SET TASK: Take the listing and print it in full, exactly as given.

RECORDED DATA:
────────────────────────────────────────
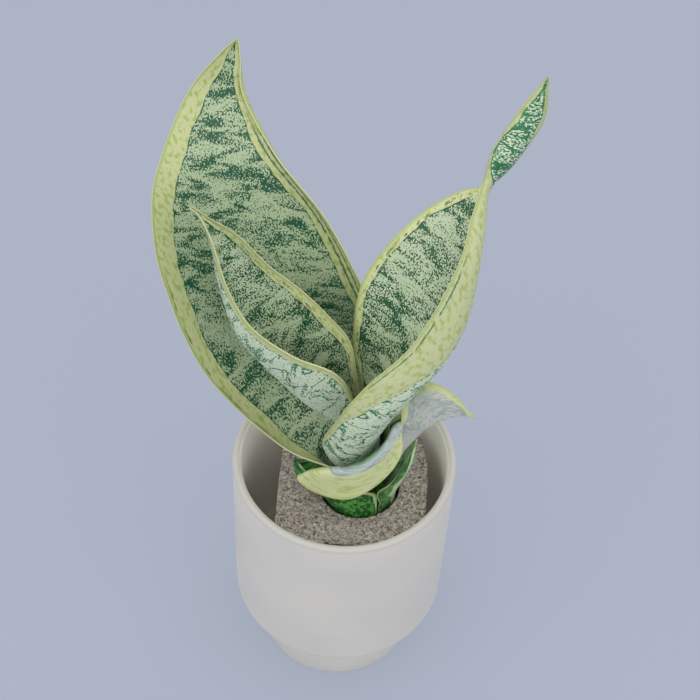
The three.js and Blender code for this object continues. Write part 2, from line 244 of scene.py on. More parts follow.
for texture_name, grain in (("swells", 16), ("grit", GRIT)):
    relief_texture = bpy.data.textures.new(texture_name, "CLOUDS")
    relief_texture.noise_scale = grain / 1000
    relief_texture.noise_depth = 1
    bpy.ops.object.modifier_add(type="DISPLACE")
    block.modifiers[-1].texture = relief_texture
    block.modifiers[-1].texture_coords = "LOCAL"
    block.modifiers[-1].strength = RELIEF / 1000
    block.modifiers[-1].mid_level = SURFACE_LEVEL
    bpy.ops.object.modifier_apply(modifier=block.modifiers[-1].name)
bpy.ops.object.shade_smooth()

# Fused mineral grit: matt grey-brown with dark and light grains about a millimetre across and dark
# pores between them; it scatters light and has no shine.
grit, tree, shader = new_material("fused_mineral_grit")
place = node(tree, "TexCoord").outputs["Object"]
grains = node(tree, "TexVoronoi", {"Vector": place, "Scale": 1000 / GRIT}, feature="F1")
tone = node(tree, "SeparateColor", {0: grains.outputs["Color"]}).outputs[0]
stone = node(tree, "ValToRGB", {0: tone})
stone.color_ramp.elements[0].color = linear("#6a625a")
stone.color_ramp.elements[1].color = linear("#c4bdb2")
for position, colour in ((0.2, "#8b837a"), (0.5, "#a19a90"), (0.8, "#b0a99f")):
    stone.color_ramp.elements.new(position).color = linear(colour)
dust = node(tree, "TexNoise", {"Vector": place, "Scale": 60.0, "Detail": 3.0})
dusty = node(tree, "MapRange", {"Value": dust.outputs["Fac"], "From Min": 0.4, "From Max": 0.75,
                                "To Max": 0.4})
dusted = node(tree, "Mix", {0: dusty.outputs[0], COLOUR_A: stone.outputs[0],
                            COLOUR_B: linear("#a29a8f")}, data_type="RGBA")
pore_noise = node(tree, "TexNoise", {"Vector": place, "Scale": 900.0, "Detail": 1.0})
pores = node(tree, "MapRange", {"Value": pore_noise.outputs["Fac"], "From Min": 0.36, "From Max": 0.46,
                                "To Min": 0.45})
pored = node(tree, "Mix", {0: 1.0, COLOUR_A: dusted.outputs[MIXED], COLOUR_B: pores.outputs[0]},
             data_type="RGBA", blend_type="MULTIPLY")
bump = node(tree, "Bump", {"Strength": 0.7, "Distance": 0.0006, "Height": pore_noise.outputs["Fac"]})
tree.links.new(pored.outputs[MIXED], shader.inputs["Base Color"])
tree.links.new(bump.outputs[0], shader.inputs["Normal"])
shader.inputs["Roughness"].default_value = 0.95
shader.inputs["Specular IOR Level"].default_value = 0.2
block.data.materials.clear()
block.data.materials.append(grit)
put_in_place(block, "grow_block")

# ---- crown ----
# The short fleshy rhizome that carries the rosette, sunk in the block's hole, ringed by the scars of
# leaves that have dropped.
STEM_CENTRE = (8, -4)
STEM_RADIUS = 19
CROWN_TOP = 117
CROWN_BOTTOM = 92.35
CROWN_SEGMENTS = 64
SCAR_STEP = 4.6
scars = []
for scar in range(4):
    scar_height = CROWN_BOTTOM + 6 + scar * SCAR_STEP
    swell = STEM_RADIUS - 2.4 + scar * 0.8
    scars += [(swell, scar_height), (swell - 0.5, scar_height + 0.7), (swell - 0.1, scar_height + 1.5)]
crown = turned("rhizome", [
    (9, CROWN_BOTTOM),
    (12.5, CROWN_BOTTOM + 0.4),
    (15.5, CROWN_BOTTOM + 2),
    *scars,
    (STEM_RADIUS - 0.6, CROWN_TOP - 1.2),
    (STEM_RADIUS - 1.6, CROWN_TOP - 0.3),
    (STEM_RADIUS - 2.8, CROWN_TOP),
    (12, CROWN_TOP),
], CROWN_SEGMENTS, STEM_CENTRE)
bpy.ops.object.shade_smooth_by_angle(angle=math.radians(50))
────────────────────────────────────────
TASK ANSWER:
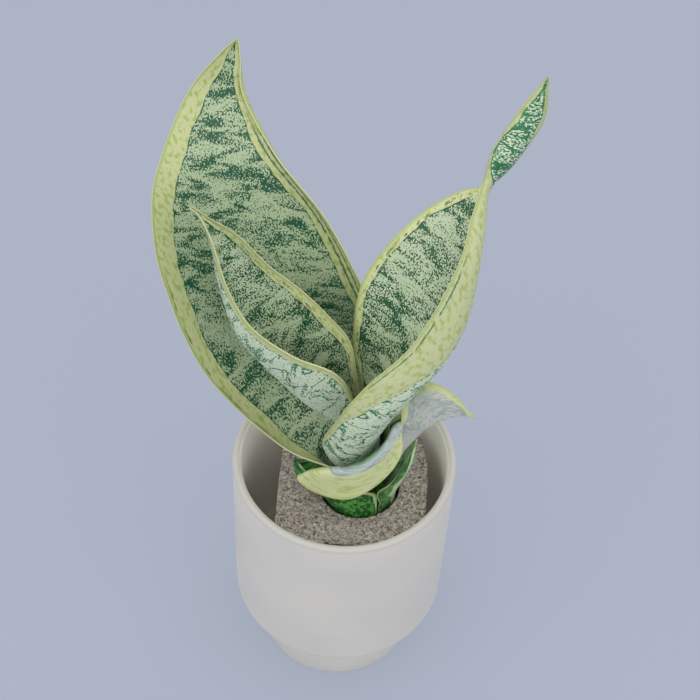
The three.js and Blender code for this object continues. Write part 2, from line 244 of scene.py on. More parts follow.
for texture_name, grain in (("swells", 16), ("grit", GRIT)):
    relief_texture = bpy.data.textures.new(texture_name, "CLOUDS")
    relief_texture.noise_scale = grain / 1000
    relief_texture.noise_depth = 1
    bpy.ops.object.modifier_add(type="DISPLACE")
    block.modifiers[-1].texture = relief_texture
    block.modifiers[-1].texture_coords = "LOCAL"
    block.modifiers[-1].strength = RELIEF / 1000
    block.modifiers[-1].mid_level = SURFACE_LEVEL
    bpy.ops.object.modifier_apply(modifier=block.modifiers[-1].name)
bpy.ops.object.shade_smooth()

# Fused mineral grit: matt grey-brown with dark and light grains about a millimetre across and dark
# pores between them; it scatters light and has no shine.
grit, tree, shader = new_material("fused_mineral_grit")
place = node(tree, "TexCoord").outputs["Object"]
grains = node(tree, "TexVoronoi", {"Vector": place, "Scale": 1000 / GRIT}, feature="F1")
tone = node(tree, "SeparateColor", {0: grains.outputs["Color"]}).outputs[0]
stone = node(tree, "ValToRGB", {0: tone})
stone.color_ramp.elements[0].color = linear("#6a625a")
stone.color_ramp.elements[1].color = linear("#c4bdb2")
for position, colour in ((0.2, "#8b837a"), (0.5, "#a19a90"), (0.8, "#b0a99f")):
    stone.color_ramp.elements.new(position).color = linear(colour)
dust = node(tree, "TexNoise", {"Vector": place, "Scale": 60.0, "Detail": 3.0})
dusty = node(tree, "MapRange", {"Value": dust.outputs["Fac"], "From Min": 0.4, "From Max": 0.75,
                                "To Max": 0.4})
dusted = node(tree, "Mix", {0: dusty.outputs[0], COLOUR_A: stone.outputs[0],
                            COLOUR_B: linear("#a29a8f")}, data_type="RGBA")
pore_noise = node(tree, "TexNoise", {"Vector": place, "Scale": 900.0, "Detail": 1.0})
pores = node(tree, "MapRange", {"Value": pore_noise.outputs["Fac"], "From Min": 0.36, "From Max": 0.46,
                                "To Min": 0.45})
pored = node(tree, "Mix", {0: 1.0, COLOUR_A: dusted.outputs[MIXED], COLOUR_B: pores.outputs[0]},
             data_type="RGBA", blend_type="MULTIPLY")
bump = node(tree, "Bump", {"Strength": 0.7, "Distance": 0.0006, "Height": pore_noise.outputs["Fac"]})
tree.links.new(pored.outputs[MIXED], shader.inputs["Base Color"])
tree.links.new(bump.outputs[0], shader.inputs["Normal"])
shader.inputs["Roughness"].default_value = 0.95
shader.inputs["Specular IOR Level"].default_value = 0.2
block.data.materials.clear()
block.data.materials.append(grit)
put_in_place(block, "grow_block")

# ---- crown ----
# The short fleshy rhizome that carries the rosette, sunk in the block's hole, ringed by the scars of
# leaves that have dropped.
STEM_CENTRE = (8, -4)
STEM_RADIUS = 19
CROWN_TOP = 117
CROWN_BOTTOM = 92.35
CROWN_SEGMENTS = 64
SCAR_STEP = 4.6
scars = []
for scar in range(4):
    scar_height = CROWN_BOTTOM + 6 + scar * SCAR_STEP
    swell = STEM_RADIUS - 2.4 + scar * 0.8
    scars += [(swell, scar_height), (swell - 0.5, scar_height + 0.7), (swell - 0.1, scar_height + 1.5)]
crown = turned("rhizome", [
    (9, CROWN_BOTTOM),
    (12.5, CROWN_BOTTOM + 0.4),
    (15.5, CROWN_BOTTOM + 2),
    *scars,
    (STEM_RADIUS - 0.6, CROWN_TOP - 1.2),
    (STEM_RADIUS - 1.6, CROWN_TOP - 0.3),
    (STEM_RADIUS - 2.8, CROWN_TOP),
    (12, CROWN_TOP),
], CROWN_SEGMENTS, STEM_CENTRE)
bpy.ops.object.shade_smooth_by_angle(angle=math.radians(50))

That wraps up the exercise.